Exercise:
Each line should be copied exactly.

Data section:
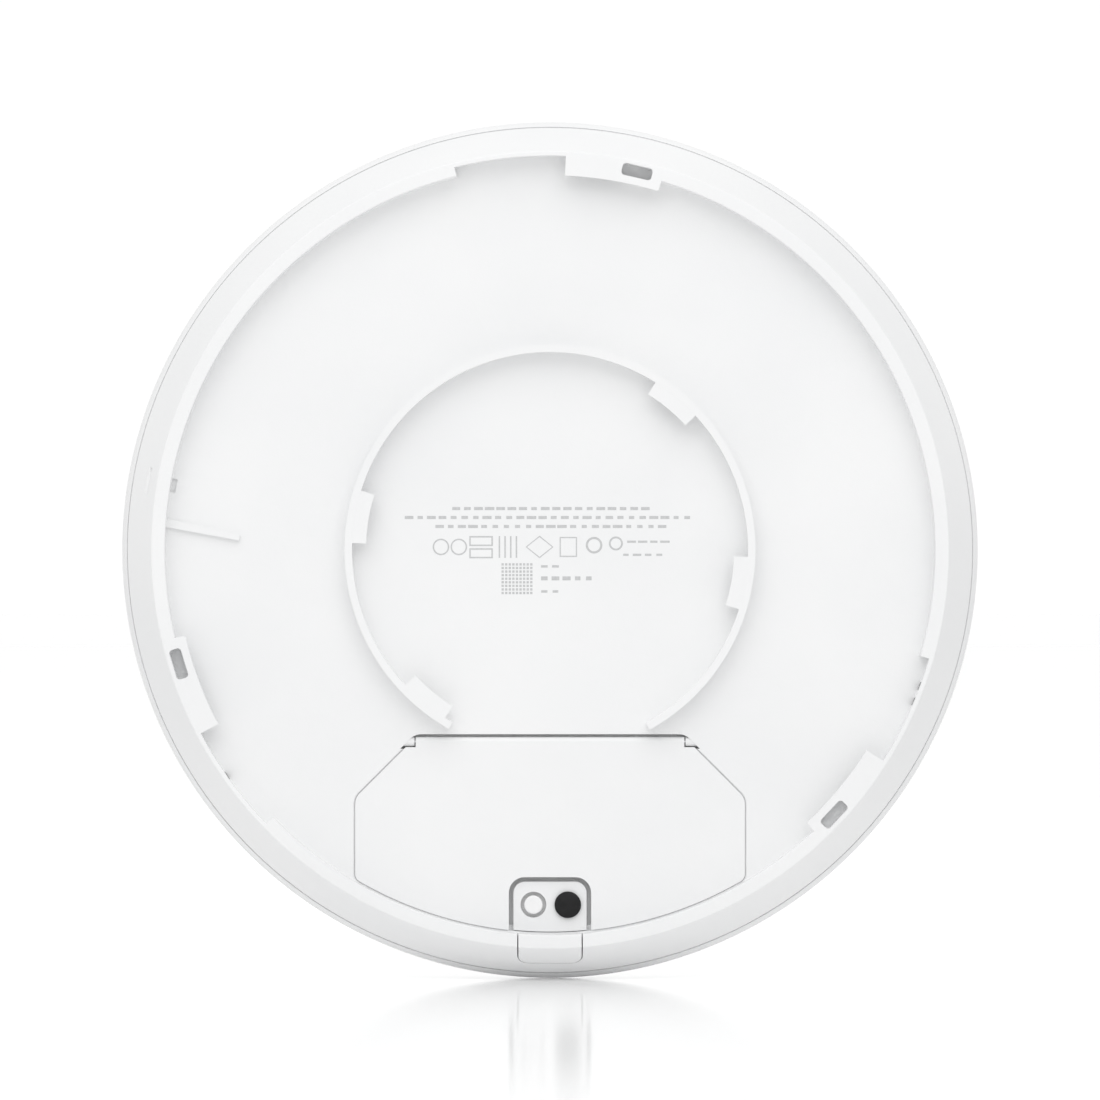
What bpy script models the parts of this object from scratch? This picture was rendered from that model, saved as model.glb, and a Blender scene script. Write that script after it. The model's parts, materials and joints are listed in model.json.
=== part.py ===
"""Round ceiling access point, standing on its rim with its mounting side facing -Y.

Frame: metres, +Z up. The origin is on the disc's axis, in the plane of the rear rim.
Depth runs along +Y, from the rear rim (0) to the top of the front dome.
Inside this file, sizes are in millimetres and places are (x, up, depth).
"""
import math

import bmesh
import bpy
from mathutils import Matrix, Vector

MM = 0.001

# Overall size
RADIUS = 98.5
THICKNESS = 35.0
WALL = 2.2
GAP = 0.35
STEPS = 96

# Rear cover
LAND_OUTER = 91.2
LIP_RADIUS = 88.1
FLOOR_DEPTH = 5.5
FLOOR_THICKNESS = 2.0
SLOPE_RADIUS = 97.0
SLOPE_DEPTH = 9.5
REAR_SKIRT_DEPTH = 10.5
PARTING_GAP = 0.4

# Bayonet: three entries, each with a slotted lug beside it
BAYONET_TURNS = (0.0, 120.0, 240.0)
ENTRY_ANGLES = (-14.0, 2.3)
LUG_END_ANGLE = 16.8
POCKET_END_ANGLE = 16.2
POCKET_RADIUS = 90.2
LUG_INNER_RADIUS = 85.7
LUG_THICKNESS = 1.8
LUG_SLOT_ANGLE = 12.95
LUG_SLOT_RADIUS = 88.8
LUG_SLOT_SIZE = (7.0, 2.8)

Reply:
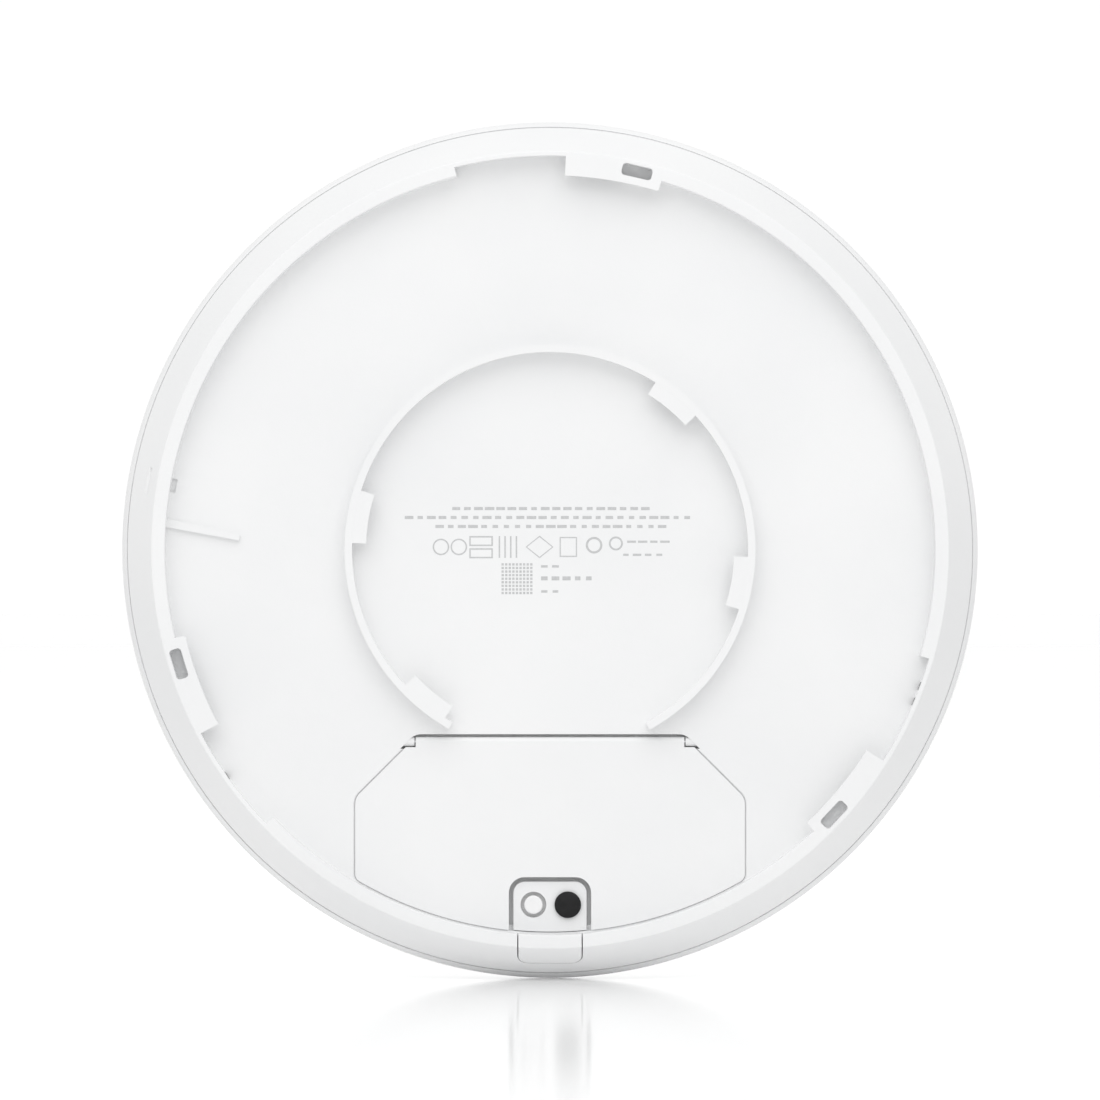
What bpy script models the parts of this object from scratch? This picture was rendered from that model, saved as model.glb, and a Blender scene script. Write that script after it. The model's parts, materials and joints are listed in model.json.
=== part.py ===
"""Round ceiling access point, standing on its rim with its mounting side facing -Y.

Frame: metres, +Z up. The origin is on the disc's axis, in the plane of the rear rim.
Depth runs along +Y, from the rear rim (0) to the top of the front dome.
Inside this file, sizes are in millimetres and places are (x, up, depth).
"""
import math

import bmesh
import bpy
from mathutils import Matrix, Vector

MM = 0.001

# Overall size
RADIUS = 98.5
THICKNESS = 35.0
WALL = 2.2
GAP = 0.35
STEPS = 96

# Rear cover
LAND_OUTER = 91.2
LIP_RADIUS = 88.1
FLOOR_DEPTH = 5.5
FLOOR_THICKNESS = 2.0
SLOPE_RADIUS = 97.0
SLOPE_DEPTH = 9.5
REAR_SKIRT_DEPTH = 10.5
PARTING_GAP = 0.4

# Bayonet: three entries, each with a slotted lug beside it
BAYONET_TURNS = (0.0, 120.0, 240.0)
ENTRY_ANGLES = (-14.0, 2.3)
LUG_END_ANGLE = 16.8
POCKET_END_ANGLE = 16.2
POCKET_RADIUS = 90.2
LUG_INNER_RADIUS = 85.7
LUG_THICKNESS = 1.8
LUG_SLOT_ANGLE = 12.95
LUG_SLOT_RADIUS = 88.8
LUG_SLOT_SIZE = (7.0, 2.8)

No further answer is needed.